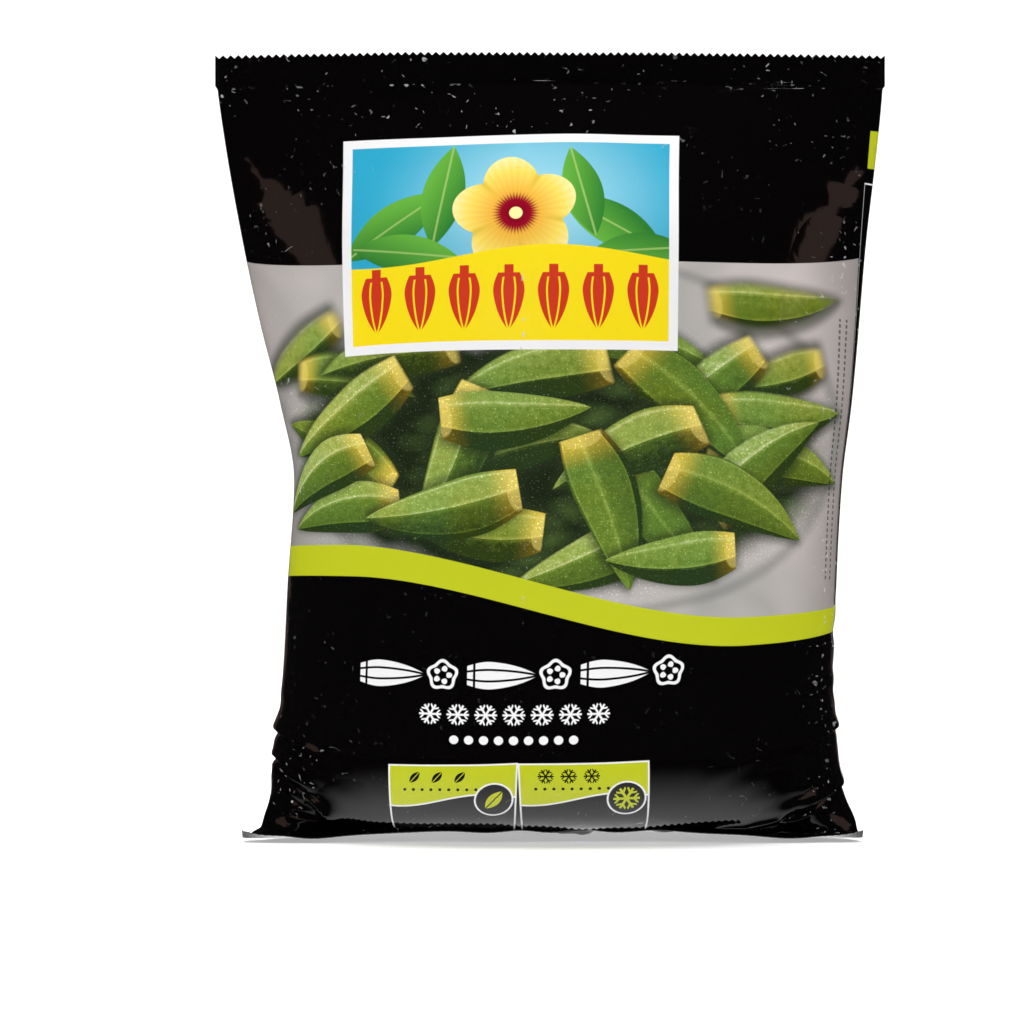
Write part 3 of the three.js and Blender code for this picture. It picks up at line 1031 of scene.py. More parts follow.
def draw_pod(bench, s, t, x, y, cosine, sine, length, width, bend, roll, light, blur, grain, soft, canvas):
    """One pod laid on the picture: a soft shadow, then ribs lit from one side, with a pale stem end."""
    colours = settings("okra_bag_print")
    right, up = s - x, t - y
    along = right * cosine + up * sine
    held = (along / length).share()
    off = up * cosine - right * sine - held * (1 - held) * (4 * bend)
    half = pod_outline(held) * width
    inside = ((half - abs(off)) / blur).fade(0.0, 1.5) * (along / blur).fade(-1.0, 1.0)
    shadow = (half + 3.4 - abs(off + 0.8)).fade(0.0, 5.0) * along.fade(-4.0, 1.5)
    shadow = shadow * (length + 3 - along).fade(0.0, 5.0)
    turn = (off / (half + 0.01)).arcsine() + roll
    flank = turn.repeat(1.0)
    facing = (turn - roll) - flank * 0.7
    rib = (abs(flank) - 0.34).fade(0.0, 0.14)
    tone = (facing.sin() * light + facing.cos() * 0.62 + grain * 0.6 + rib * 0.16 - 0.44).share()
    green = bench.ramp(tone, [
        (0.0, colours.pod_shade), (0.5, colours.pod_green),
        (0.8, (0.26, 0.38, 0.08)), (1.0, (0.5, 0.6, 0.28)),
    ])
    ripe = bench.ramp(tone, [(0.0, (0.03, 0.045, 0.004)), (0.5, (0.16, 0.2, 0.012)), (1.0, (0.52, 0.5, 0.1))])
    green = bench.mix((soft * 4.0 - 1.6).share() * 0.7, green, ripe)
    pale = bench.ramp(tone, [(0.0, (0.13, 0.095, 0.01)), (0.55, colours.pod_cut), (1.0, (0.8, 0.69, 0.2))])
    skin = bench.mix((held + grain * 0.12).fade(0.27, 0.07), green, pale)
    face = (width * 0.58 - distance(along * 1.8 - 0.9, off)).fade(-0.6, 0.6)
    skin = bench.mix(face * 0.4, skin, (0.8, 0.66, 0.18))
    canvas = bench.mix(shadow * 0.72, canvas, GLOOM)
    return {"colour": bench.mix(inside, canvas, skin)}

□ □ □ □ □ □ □

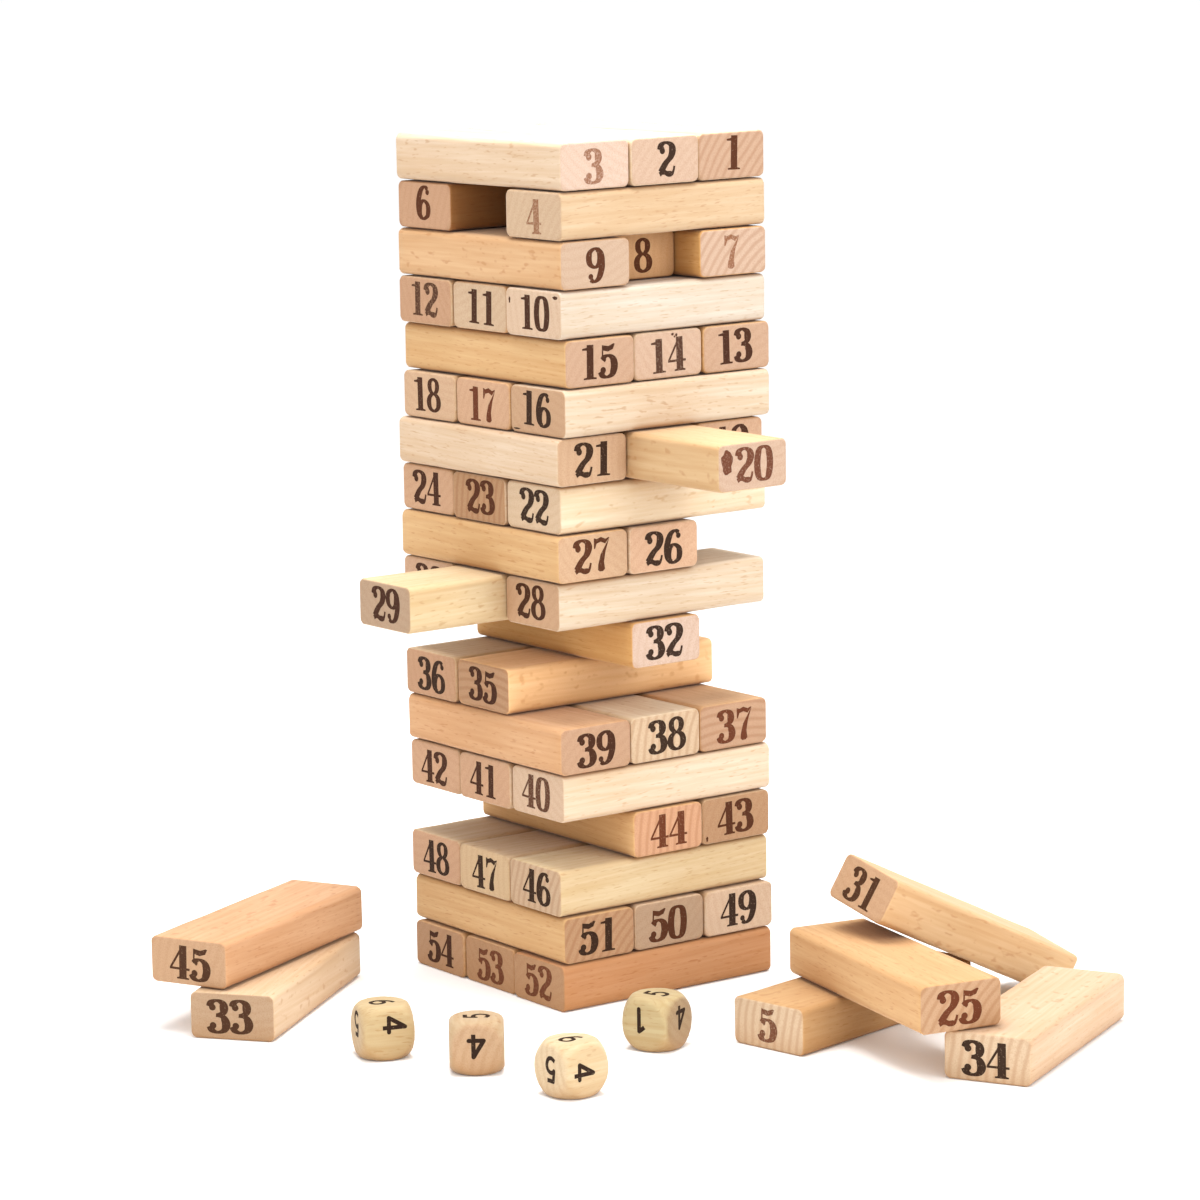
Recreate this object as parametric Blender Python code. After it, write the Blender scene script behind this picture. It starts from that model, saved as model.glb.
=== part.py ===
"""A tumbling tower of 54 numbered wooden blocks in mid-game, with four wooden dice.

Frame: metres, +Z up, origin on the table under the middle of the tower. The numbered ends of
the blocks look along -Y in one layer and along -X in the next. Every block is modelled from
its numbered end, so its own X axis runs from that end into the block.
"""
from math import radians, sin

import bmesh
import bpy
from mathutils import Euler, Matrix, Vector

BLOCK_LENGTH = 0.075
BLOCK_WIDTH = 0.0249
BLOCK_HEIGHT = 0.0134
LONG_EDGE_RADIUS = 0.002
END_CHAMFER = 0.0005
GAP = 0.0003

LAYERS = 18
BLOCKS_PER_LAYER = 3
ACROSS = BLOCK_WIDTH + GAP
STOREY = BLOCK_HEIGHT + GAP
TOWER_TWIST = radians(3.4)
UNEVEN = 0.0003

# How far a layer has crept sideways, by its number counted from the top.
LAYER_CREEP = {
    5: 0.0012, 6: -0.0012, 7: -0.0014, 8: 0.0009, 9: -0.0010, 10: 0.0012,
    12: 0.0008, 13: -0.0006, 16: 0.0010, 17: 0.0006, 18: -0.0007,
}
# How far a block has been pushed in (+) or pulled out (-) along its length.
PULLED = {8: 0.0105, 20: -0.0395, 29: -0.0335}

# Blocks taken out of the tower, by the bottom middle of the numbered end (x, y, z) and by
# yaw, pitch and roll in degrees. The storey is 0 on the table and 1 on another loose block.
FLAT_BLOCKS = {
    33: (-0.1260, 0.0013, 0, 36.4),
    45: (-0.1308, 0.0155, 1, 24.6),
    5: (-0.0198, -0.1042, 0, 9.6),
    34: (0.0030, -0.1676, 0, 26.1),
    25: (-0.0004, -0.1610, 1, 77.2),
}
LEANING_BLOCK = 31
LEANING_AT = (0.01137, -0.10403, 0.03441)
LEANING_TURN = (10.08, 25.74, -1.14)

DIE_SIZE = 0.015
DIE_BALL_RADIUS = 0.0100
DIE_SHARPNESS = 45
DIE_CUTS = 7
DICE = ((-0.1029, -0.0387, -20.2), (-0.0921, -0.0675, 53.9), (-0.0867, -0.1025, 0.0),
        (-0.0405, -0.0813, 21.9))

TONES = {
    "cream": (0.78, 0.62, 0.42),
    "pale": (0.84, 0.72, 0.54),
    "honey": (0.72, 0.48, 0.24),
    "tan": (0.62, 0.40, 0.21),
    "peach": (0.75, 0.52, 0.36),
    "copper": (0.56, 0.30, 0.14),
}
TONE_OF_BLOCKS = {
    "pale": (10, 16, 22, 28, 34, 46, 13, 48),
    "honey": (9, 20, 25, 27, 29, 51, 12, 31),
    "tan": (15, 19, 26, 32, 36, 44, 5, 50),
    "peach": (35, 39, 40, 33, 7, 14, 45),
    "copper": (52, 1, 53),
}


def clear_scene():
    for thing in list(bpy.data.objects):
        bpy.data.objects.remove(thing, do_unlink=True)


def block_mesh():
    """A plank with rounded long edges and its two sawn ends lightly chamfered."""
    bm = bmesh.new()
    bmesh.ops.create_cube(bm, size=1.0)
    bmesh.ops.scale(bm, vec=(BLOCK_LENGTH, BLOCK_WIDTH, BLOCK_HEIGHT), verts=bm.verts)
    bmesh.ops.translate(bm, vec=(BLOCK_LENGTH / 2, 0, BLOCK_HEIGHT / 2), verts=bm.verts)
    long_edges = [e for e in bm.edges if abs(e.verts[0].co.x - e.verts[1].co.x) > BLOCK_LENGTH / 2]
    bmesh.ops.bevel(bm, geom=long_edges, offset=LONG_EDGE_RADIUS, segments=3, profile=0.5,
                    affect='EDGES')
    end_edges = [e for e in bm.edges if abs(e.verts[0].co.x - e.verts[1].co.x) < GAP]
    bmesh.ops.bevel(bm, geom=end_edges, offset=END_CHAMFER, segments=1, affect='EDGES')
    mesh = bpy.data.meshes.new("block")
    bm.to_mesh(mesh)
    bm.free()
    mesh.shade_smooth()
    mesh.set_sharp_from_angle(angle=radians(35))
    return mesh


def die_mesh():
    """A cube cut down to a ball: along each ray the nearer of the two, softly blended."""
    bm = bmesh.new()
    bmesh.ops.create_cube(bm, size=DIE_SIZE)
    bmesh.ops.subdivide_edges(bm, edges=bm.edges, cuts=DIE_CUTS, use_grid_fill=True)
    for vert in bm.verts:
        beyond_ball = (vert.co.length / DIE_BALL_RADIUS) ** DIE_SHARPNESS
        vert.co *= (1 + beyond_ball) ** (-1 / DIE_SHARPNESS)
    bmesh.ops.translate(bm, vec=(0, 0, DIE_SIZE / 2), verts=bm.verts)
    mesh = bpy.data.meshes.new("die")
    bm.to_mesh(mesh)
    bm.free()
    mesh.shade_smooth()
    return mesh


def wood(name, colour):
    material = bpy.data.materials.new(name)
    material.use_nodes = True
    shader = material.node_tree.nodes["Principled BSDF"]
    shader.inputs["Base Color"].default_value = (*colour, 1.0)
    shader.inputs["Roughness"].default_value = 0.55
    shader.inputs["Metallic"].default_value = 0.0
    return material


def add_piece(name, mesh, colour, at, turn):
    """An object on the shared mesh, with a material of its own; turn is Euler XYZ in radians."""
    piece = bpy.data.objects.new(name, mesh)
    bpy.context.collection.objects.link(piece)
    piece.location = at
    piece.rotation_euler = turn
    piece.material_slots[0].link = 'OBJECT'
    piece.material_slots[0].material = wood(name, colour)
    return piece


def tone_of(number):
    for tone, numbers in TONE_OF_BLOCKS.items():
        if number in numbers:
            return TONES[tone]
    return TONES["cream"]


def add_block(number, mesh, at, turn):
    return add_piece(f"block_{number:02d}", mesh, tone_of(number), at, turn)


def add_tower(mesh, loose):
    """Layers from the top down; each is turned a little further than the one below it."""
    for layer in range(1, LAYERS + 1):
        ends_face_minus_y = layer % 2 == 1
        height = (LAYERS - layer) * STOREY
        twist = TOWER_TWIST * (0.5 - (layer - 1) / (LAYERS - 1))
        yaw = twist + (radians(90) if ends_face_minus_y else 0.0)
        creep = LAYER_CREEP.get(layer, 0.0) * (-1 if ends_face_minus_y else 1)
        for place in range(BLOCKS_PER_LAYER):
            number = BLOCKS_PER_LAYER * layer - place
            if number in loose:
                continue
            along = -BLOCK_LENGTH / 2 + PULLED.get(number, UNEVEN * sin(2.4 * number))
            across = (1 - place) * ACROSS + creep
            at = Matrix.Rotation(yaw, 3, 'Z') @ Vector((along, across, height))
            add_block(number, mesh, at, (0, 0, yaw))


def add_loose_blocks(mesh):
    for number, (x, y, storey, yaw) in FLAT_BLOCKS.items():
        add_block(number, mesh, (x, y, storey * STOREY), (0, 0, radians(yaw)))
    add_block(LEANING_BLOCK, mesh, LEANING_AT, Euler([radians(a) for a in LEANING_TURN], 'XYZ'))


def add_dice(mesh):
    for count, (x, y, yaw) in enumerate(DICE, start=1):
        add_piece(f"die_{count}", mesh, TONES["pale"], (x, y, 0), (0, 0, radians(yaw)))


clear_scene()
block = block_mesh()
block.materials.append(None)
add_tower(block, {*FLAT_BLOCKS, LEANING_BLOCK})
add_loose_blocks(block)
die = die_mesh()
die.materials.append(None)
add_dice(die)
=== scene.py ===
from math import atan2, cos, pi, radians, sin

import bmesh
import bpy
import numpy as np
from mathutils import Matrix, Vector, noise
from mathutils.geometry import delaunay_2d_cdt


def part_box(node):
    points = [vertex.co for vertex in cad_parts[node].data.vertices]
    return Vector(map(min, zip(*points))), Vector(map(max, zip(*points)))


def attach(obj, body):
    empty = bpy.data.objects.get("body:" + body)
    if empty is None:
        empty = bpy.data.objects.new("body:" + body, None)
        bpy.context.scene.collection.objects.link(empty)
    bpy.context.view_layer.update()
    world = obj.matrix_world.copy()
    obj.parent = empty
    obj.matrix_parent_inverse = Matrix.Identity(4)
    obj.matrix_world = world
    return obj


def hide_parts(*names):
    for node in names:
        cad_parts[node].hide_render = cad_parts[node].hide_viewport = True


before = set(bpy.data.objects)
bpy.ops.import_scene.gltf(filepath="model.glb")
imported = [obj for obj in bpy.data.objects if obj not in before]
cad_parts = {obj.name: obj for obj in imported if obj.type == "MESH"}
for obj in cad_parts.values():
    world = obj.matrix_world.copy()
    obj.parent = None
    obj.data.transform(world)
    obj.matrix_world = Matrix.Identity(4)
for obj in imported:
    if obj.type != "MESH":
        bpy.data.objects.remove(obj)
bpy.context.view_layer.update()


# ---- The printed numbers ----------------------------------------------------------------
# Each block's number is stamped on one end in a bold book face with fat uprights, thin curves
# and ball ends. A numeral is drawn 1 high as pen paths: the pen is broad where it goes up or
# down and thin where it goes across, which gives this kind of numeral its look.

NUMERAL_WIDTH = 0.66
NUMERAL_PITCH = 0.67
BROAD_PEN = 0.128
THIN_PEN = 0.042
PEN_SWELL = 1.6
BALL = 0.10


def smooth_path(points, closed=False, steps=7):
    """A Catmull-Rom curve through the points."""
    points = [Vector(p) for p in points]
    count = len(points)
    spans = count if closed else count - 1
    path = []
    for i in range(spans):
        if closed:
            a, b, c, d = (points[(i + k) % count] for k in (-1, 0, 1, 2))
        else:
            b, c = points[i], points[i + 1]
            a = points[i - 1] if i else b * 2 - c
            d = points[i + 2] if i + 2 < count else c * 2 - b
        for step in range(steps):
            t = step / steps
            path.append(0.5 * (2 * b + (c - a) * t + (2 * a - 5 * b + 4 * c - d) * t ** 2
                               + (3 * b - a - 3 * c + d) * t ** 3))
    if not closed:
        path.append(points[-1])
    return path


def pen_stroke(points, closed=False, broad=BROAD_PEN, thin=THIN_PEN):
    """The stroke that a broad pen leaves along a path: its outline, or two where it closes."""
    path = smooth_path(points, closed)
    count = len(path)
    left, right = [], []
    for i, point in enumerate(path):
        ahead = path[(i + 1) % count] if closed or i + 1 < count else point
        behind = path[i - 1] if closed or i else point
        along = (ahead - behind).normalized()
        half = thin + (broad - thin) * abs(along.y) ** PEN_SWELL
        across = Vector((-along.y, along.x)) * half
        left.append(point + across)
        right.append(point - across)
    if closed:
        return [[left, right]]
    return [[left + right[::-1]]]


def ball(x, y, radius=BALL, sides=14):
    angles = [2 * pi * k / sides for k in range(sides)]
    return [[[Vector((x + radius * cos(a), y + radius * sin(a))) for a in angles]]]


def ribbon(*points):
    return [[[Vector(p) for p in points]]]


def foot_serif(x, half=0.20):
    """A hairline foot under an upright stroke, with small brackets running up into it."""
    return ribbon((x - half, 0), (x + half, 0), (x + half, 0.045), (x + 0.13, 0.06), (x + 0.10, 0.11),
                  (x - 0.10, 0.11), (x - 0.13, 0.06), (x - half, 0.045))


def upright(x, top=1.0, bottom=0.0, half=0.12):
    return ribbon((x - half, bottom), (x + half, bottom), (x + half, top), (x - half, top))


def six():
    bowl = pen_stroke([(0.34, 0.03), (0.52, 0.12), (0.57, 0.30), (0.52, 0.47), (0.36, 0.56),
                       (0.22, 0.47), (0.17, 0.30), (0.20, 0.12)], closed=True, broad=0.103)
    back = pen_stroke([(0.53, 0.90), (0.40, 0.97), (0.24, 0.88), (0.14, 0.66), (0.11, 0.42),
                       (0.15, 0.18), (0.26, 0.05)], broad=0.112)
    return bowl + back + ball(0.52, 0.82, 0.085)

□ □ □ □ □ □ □

> What you should do
Output the section opening with the line that has "block.materials.append(None)" and closing with the line that has "cad_parts[node].hide_render = cad_parts[node].hide_viewport". Keep both end lines and leave out the rest.

> Written response
block.materials.append(None)
add_tower(block, {*FLAT_BLOCKS, LEANING_BLOCK})
add_loose_blocks(block)
die = die_mesh()
die.materials.append(None)
add_dice(die)
=== scene.py ===
from math import atan2, cos, pi, radians, sin

import bmesh
import bpy
import numpy as np
from mathutils import Matrix, Vector, noise
from mathutils.geometry import delaunay_2d_cdt


def part_box(node):
    points = [vertex.co for vertex in cad_parts[node].data.vertices]
    return Vector(map(min, zip(*points))), Vector(map(max, zip(*points)))


def attach(obj, body):
    empty = bpy.data.objects.get("body:" + body)
    if empty is None:
        empty = bpy.data.objects.new("body:" + body, None)
        bpy.context.scene.collection.objects.link(empty)
    bpy.context.view_layer.update()
    world = obj.matrix_world.copy()
    obj.parent = empty
    obj.matrix_parent_inverse = Matrix.Identity(4)
    obj.matrix_world = world
    return obj


def hide_parts(*names):
    for node in names:
        cad_parts[node].hide_render = cad_parts[node].hide_viewport = True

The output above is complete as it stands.